--- SHORT PROBLEM ---
All the data should come back exactly as it was given.

--- JSON records of objects ---
* * * * * * *

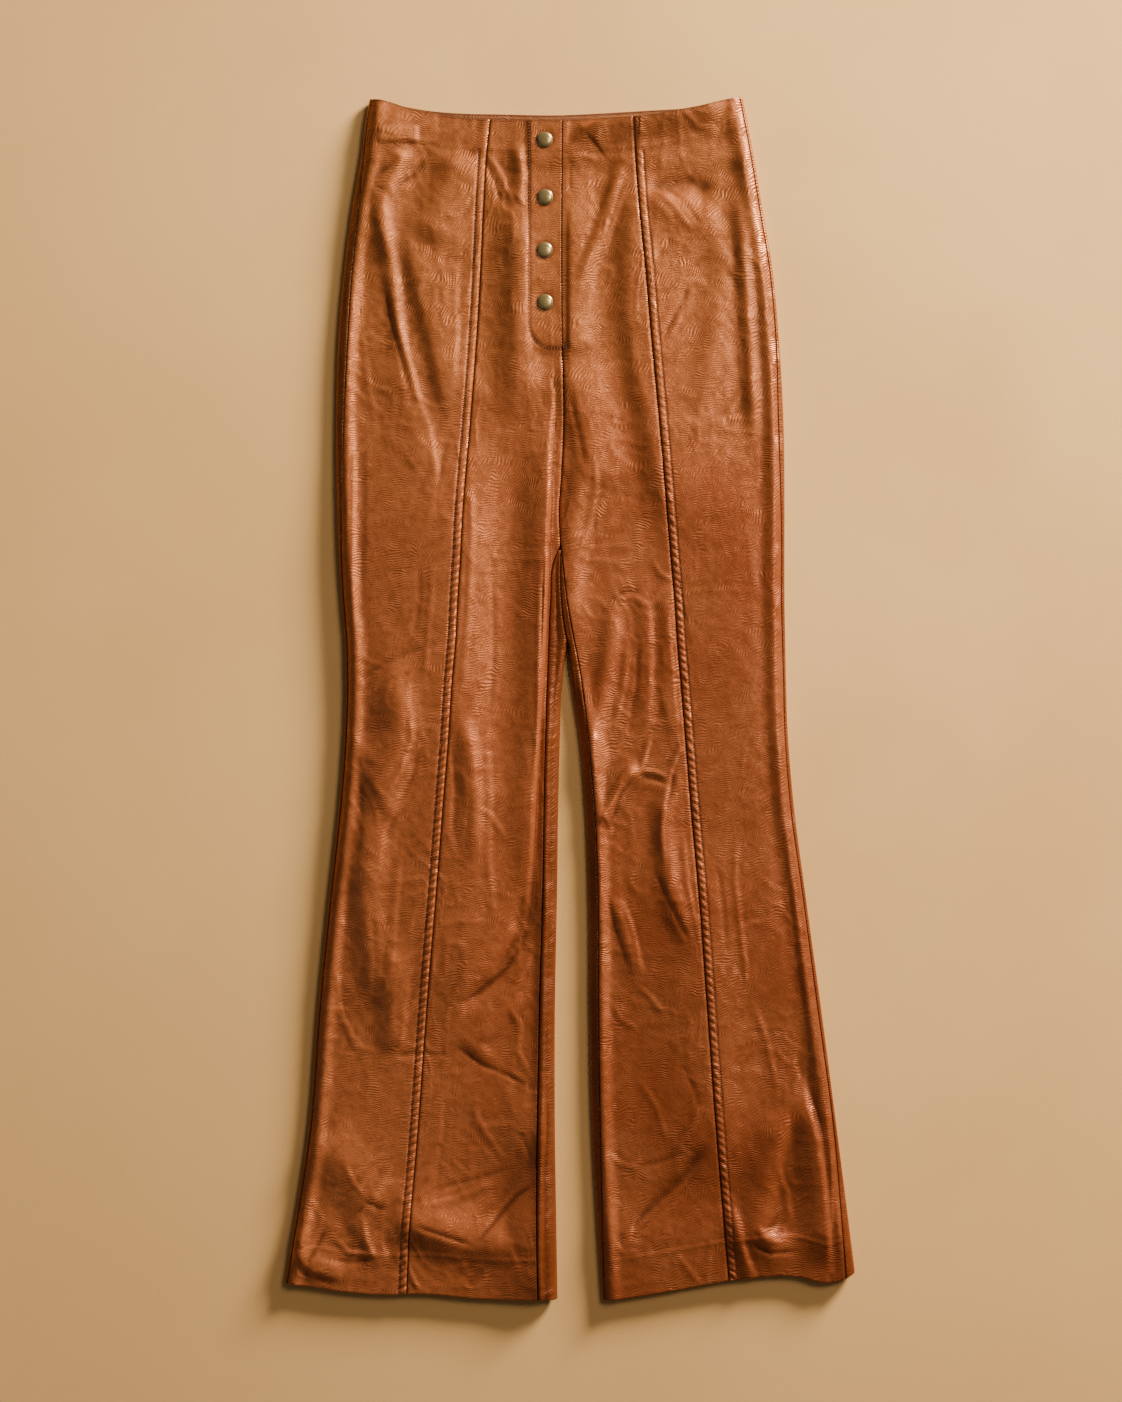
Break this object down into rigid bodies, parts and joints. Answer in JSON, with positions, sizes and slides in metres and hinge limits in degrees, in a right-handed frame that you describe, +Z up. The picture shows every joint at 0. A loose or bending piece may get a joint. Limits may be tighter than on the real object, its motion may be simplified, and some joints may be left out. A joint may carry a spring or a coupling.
{
  "type": "leather trousers",
  "caption": "High-waisted flared leather trousers laid flat, with princess seams, a snap fly and turned-up hems.",
  "frame": {"origin": "middle of the footprint, on the surface that the trousers lie on", "axes": "+Z up from the surface, +Y towards the waist, +X to the right as seen from above"},
  "size_m": [0.499, 1.0521, 0.0187],
  "materials": {
    "leather": "glossy, finely creased",
    "leather_inside": "semi-gloss",
    "aged_brass": "aged, polished dome"
  },
  "bodies": {
    "root": {"front_side_left": "leather", "front_centre_left": "leather", "front_centre_right": "leather", "front_side_right": "leather", "back_left": "leather", "back_right": "leather", "back_waist_facing": "leather_inside", "fly_underlap": "leather_inside", "snap_cap_1": "aged_brass", "snap_cap_2": "aged_brass", "snap_cap_3": "aged_brass", "snap_cap_4": "aged_brass"}
  },
  "joints": []
}
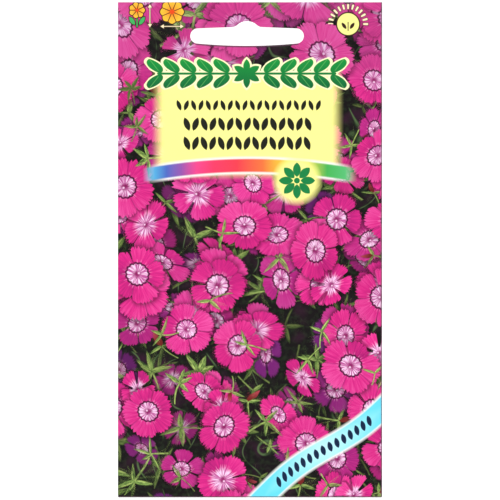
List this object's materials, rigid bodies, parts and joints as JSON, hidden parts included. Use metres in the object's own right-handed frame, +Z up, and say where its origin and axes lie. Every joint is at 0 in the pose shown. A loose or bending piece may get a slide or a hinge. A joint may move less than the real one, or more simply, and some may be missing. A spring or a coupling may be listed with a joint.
{
  "type": "seed packet",
  "caption": "Flat paper seed packet with a printed front of pink flowers, a punched hanging slot in its header, a glued lap down the back and a folded-up bottom.",
  "frame": {"origin": "top of the hanging slot's arch, midway between the header's two layers, where the peg bears", "axes": "+Z up with the packet hanging, -Y out of the printed front, +Y out of the back, +X to the right seen from the front"},
  "size_m": [0.08, 0.004, 0.15],
  "materials": {
    "printed_paper": "coated, printed, semi-gloss",
    "glue": "dried paper adhesive",
    "seed_coat": "dull, finely rough"
  },
  "bodies": {
    "root": {"packet": "printed_paper", "seam_glue": "glue", "header_glue_upper": "glue", "header_glue_lower": "glue", "bottom_glue": "glue", "seeds": "seed_coat"}
  },
  "joints": []
}
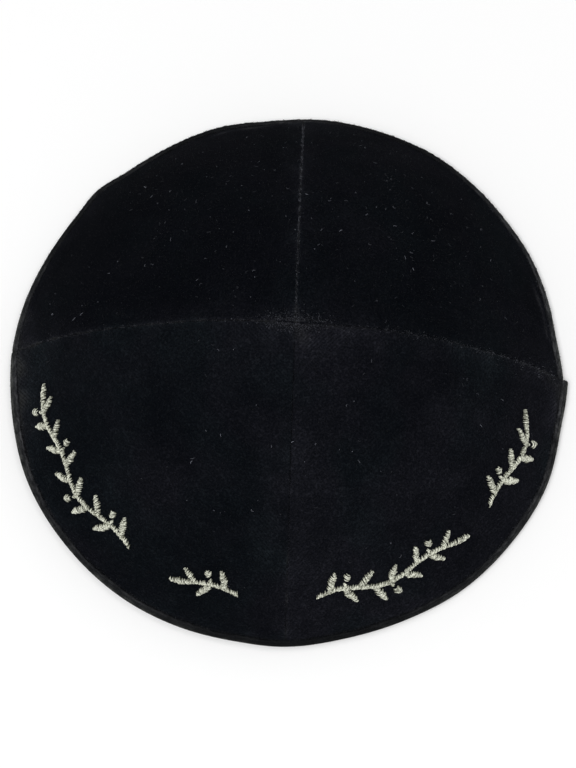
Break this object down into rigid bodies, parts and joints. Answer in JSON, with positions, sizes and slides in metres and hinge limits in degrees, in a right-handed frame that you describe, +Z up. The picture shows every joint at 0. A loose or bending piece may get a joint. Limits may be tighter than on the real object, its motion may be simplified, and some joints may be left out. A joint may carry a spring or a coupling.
{
  "type": "kippah skullcap",
  "caption": "Shallow domed velvet skullcap of sewn gores with a bound rim and a raised embroidered border along the front, worn on the crown of the head.",
  "frame": {"origin": "middle of the rim's outline, on the surface that the cap stands on", "axes": "+Z up through the crown, -Y towards the embroidered front, +X to the right as seen from behind the cap looking along +Y"},
  "size_m": [0.1813, 0.1781, 0.0545],
  "materials": {
    "black_velvet": "matt short-pile velvet, nearly black, with a faint bluish nap",
    "rim_binding": "folded velvet and tape binding, crushed nap, slightly lighter than the panels",
    "silver_thread": "satin-stitched rayon embroidery thread, warm silver grey, soft lustre"
  },
  "bodies": {
    "root": {"back_left_panel": "black_velvet", "back_right_panel": "black_velvet", "front_left_panel": "black_velvet", "front_right_panel": "black_velvet", "back_binding": "rim_binding", "front_binding": "rim_binding", "embroidered_branch_1": "silver_thread", "embroidered_branch_2": "silver_thread", "embroidered_branch_3": "silver_thread", "embroidered_branch_4": "silver_thread"}
  },
  "joints": []
}
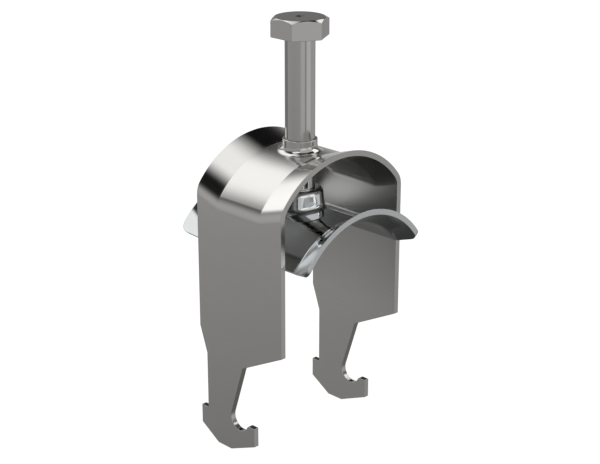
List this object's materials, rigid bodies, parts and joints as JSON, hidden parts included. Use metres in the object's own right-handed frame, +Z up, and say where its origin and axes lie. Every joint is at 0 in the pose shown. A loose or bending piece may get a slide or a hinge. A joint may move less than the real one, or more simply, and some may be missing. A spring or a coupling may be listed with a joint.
{
  "type": "cable clamp",
  "caption": "U-shaped sheet-steel cable clamp with hooked legs for a slotted rail, a hexagon clamping bolt in a drawn collar and a flared pressure tray that presses the cable.",
  "frame": {"origin": "on the bolt's axis, level with the soles of the hooks", "axes": "+Z up along the bolt towards its head, +X across the two legs, +Y along the cable, away from the front tips of the hooks"},
  "size_m": [0.056, 0.06, 0.1465],
  "materials": {
    "strap_steel": "satin rolled stainless sheet, polished where the arch is formed",
    "bolt_steel": "satin turned stainless steel",
    "tray_steel": "polished stainless sheet",
    "washer_steel": "plain stainless steel"
  },
  "bodies": {
    "strap": {"clamp_strap": "strap_steel"},
    "tray": {"pressure_tray": "tray_steel"},
    "bolt": {"hex_bolt": "bolt_steel", "retaining_washer": "washer_steel"}
  },
  "joints": [
    {"name": "tray_travel", "type": "slide", "parent": "strap", "child": "tray", "axis": [0, 0, 1], "range_m": [-0.0335, 0.01]},
    {"name": "bolt_turn", "type": "hinge", "parent": "tray", "child": "bolt", "pos_m": [0, 0, 0.0896], "axis": [0, 0, 1], "range_deg": [-8041, 2401]}
  ],
  "couplings": [
    {"joint": "bolt_turn", "follows": "tray_travel", "rad_per_m": 4188.8}
  ]
}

* * * * * * *

--- WRITTEN REPLY ---
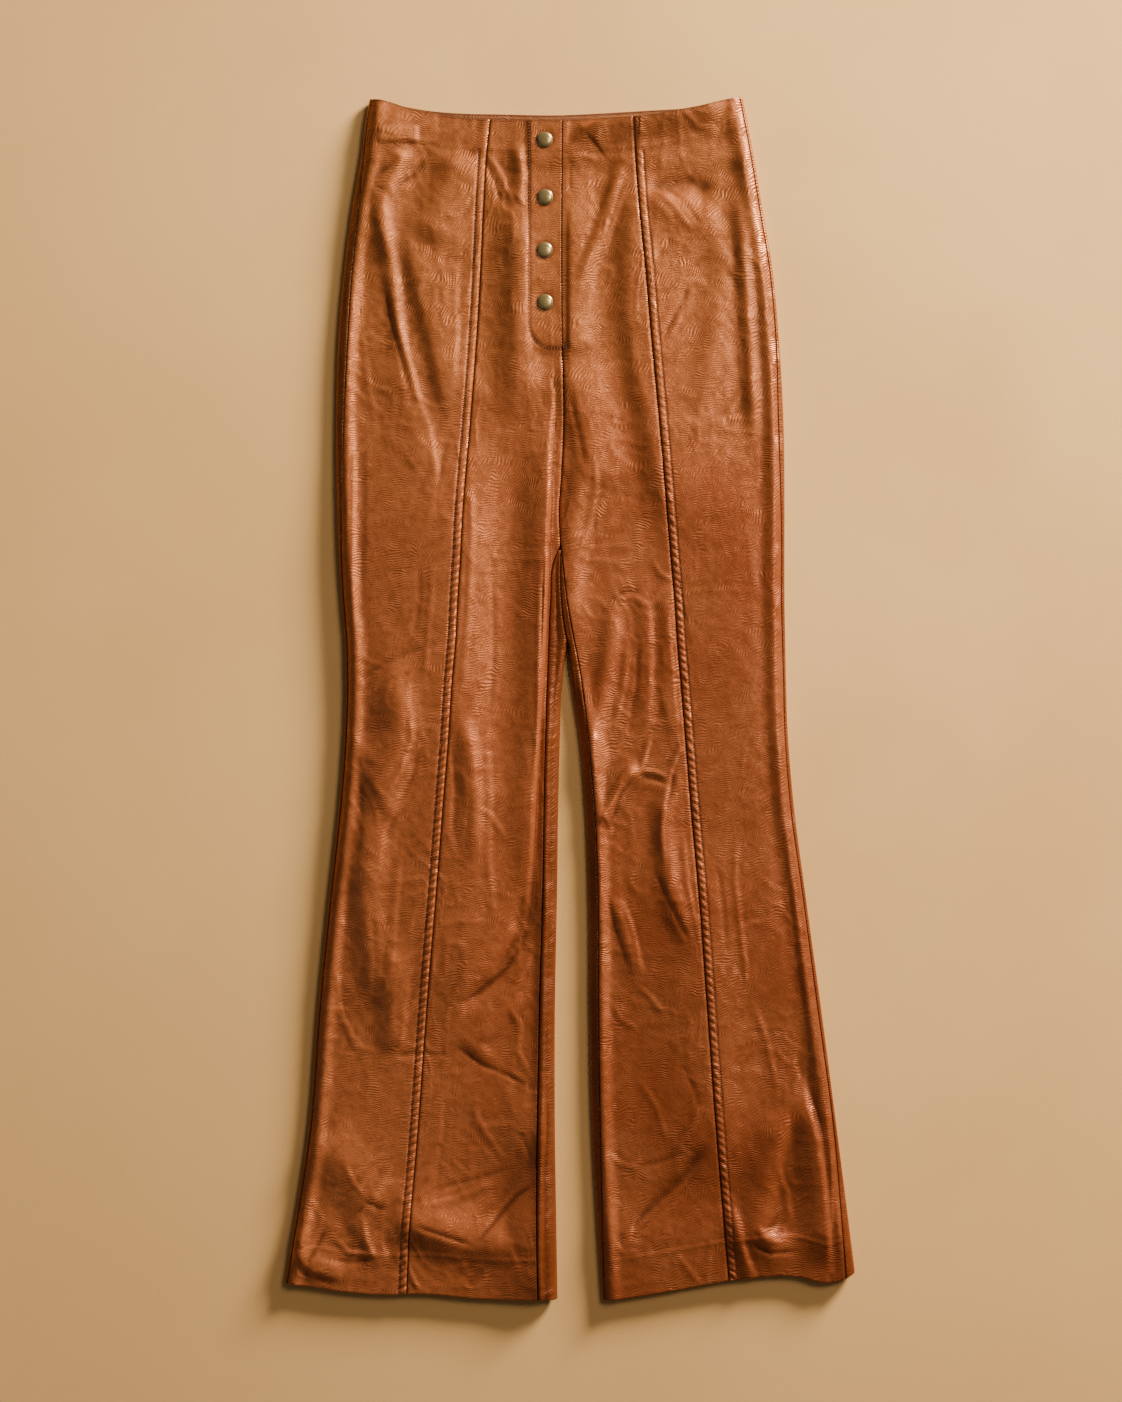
Break this object down into rigid bodies, parts and joints. Answer in JSON, with positions, sizes and slides in metres and hinge limits in degrees, in a right-handed frame that you describe, +Z up. The picture shows every joint at 0. A loose or bending piece may get a joint. Limits may be tighter than on the real object, its motion may be simplified, and some joints may be left out. A joint may carry a spring or a coupling.
{
  "type": "leather trousers",
  "caption": "High-waisted flared leather trousers laid flat, with princess seams, a snap fly and turned-up hems.",
  "frame": {"origin": "middle of the footprint, on the surface that the trousers lie on", "axes": "+Z up from the surface, +Y towards the waist, +X to the right as seen from above"},
  "size_m": [0.499, 1.0521, 0.0187],
  "materials": {
    "leather": "glossy, finely creased",
    "leather_inside": "semi-gloss",
    "aged_brass": "aged, polished dome"
  },
  "bodies": {
    "root": {"front_side_left": "leather", "front_centre_left": "leather", "front_centre_right": "leather", "front_side_right": "leather", "back_left": "leather", "back_right": "leather", "back_waist_facing": "leather_inside", "fly_underlap": "leather_inside", "snap_cap_1": "aged_brass", "snap_cap_2": "aged_brass", "snap_cap_3": "aged_brass", "snap_cap_4": "aged_brass"}
  },
  "joints": []
}
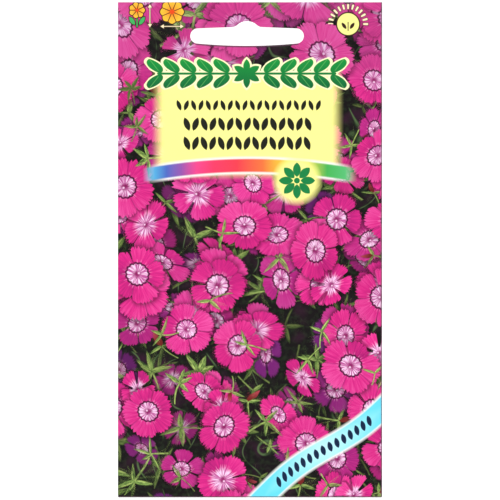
List this object's materials, rigid bodies, parts and joints as JSON, hidden parts included. Use metres in the object's own right-handed frame, +Z up, and say where its origin and axes lie. Every joint is at 0 in the pose shown. A loose or bending piece may get a slide or a hinge. A joint may move less than the real one, or more simply, and some may be missing. A spring or a coupling may be listed with a joint.
{
  "type": "seed packet",
  "caption": "Flat paper seed packet with a printed front of pink flowers, a punched hanging slot in its header, a glued lap down the back and a folded-up bottom.",
  "frame": {"origin": "top of the hanging slot's arch, midway between the header's two layers, where the peg bears", "axes": "+Z up with the packet hanging, -Y out of the printed front, +Y out of the back, +X to the right seen from the front"},
  "size_m": [0.08, 0.004, 0.15],
  "materials": {
    "printed_paper": "coated, printed, semi-gloss",
    "glue": "dried paper adhesive",
    "seed_coat": "dull, finely rough"
  },
  "bodies": {
    "root": {"packet": "printed_paper", "seam_glue": "glue", "header_glue_upper": "glue", "header_glue_lower": "glue", "bottom_glue": "glue", "seeds": "seed_coat"}
  },
  "joints": []
}
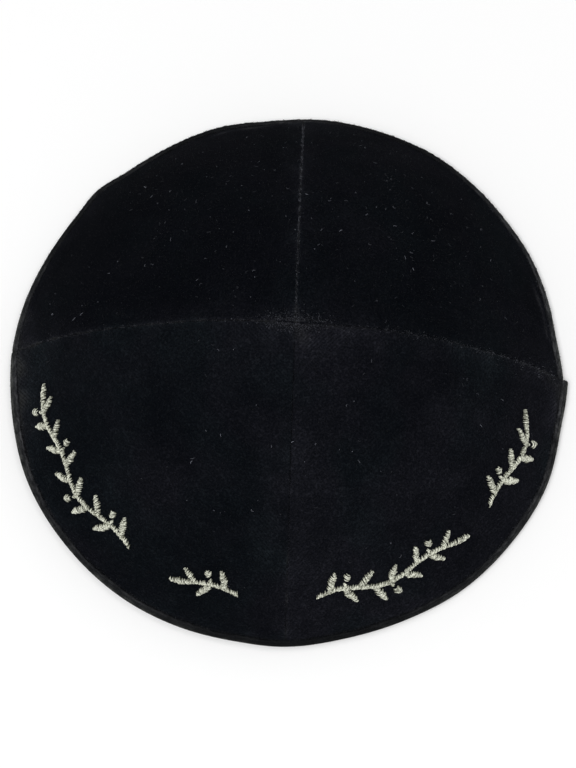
Break this object down into rigid bodies, parts and joints. Answer in JSON, with positions, sizes and slides in metres and hinge limits in degrees, in a right-handed frame that you describe, +Z up. The picture shows every joint at 0. A loose or bending piece may get a joint. Limits may be tighter than on the real object, its motion may be simplified, and some joints may be left out. A joint may carry a spring or a coupling.
{
  "type": "kippah skullcap",
  "caption": "Shallow domed velvet skullcap of sewn gores with a bound rim and a raised embroidered border along the front, worn on the crown of the head.",
  "frame": {"origin": "middle of the rim's outline, on the surface that the cap stands on", "axes": "+Z up through the crown, -Y towards the embroidered front, +X to the right as seen from behind the cap looking along +Y"},
  "size_m": [0.1813, 0.1781, 0.0545],
  "materials": {
    "black_velvet": "matt short-pile velvet, nearly black, with a faint bluish nap",
    "rim_binding": "folded velvet and tape binding, crushed nap, slightly lighter than the panels",
    "silver_thread": "satin-stitched rayon embroidery thread, warm silver grey, soft lustre"
  },
  "bodies": {
    "root": {"back_left_panel": "black_velvet", "back_right_panel": "black_velvet", "front_left_panel": "black_velvet", "front_right_panel": "black_velvet", "back_binding": "rim_binding", "front_binding": "rim_binding", "embroidered_branch_1": "silver_thread", "embroidered_branch_2": "silver_thread", "embroidered_branch_3": "silver_thread", "embroidered_branch_4": "silver_thread"}
  },
  "joints": []
}
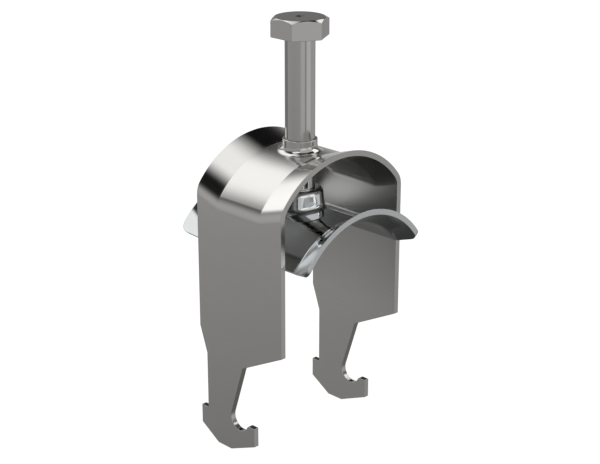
List this object's materials, rigid bodies, parts and joints as JSON, hidden parts included. Use metres in the object's own right-handed frame, +Z up, and say where its origin and axes lie. Every joint is at 0 in the pose shown. A loose or bending piece may get a slide or a hinge. A joint may move less than the real one, or more simply, and some may be missing. A spring or a coupling may be listed with a joint.
{
  "type": "cable clamp",
  "caption": "U-shaped sheet-steel cable clamp with hooked legs for a slotted rail, a hexagon clamping bolt in a drawn collar and a flared pressure tray that presses the cable.",
  "frame": {"origin": "on the bolt's axis, level with the soles of the hooks", "axes": "+Z up along the bolt towards its head, +X across the two legs, +Y along the cable, away from the front tips of the hooks"},
  "size_m": [0.056, 0.06, 0.1465],
  "materials": {
    "strap_steel": "satin rolled stainless sheet, polished where the arch is formed",
    "bolt_steel": "satin turned stainless steel",
    "tray_steel": "polished stainless sheet",
    "washer_steel": "plain stainless steel"
  },
  "bodies": {
    "strap": {"clamp_strap": "strap_steel"},
    "tray": {"pressure_tray": "tray_steel"},
    "bolt": {"hex_bolt": "bolt_steel", "retaining_washer": "washer_steel"}
  },
  "joints": [
    {"name": "tray_travel", "type": "slide", "parent": "strap", "child": "tray", "axis": [0, 0, 1], "range_m": [-0.0335, 0.01]},
    {"name": "bolt_turn", "type": "hinge", "parent": "tray", "child": "bolt", "pos_m": [0, 0, 0.0896], "axis": [0, 0, 1], "range_deg": [-8041, 2401]}
  ],
  "couplings": [
    {"joint": "bolt_turn", "follows": "tray_travel", "rad_per_m": 4188.8}
  ]
}